Middlesworth described “Ashes” as “different from the others since the beginning.”
“When a song comes down the line that is different from the others I try to dig in to it more and push it further down that road — if it’s different, let’s be different, get excited and not be at all apologetic about it,” he added. “That being said, there isn’t much difference between the record and how we do it live. Billy’s voice is run through an Organelle that I can manipulate live in the same way it is on the record. The arrangement is the same but in its own unique way each time we play it something new can happen. In these circumstances I aim to make the recorded version exciting for what it is at that moment. Five months from now that song may completely change! It’s one of those buggers.”
With characteristic humility about his music, Perry offered a shared element between his songs and his writing.
“I’ve always approached it with the idea that I’m not trying to be a rock star, I’m not really even trying for a music career per se,” he said. “It’s like, every time I write a book or give a reading I want people to understand that I’m fully invested; I care.

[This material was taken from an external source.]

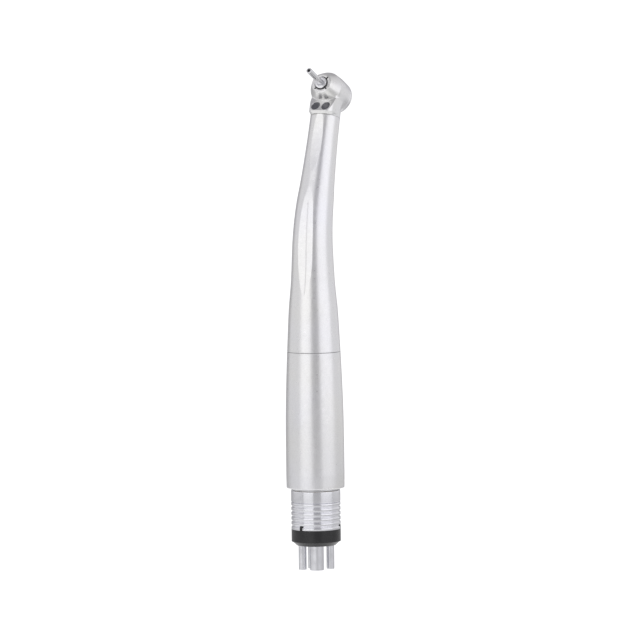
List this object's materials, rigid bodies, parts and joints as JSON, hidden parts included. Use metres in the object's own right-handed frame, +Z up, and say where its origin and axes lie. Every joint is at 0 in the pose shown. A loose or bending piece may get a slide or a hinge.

So that was my approach with the music. I’m not there to wow anybody, but I am there to give them an honest, sincere performance as best I can with my limited palette.”
He elaborated on his description of “limited palette,” saying he doesn’t see the phrase as self-deprecation.
“Just stated as fact — these are the colors I have to work with,” he said. “Let’s make a heck of a thing out of these colors.”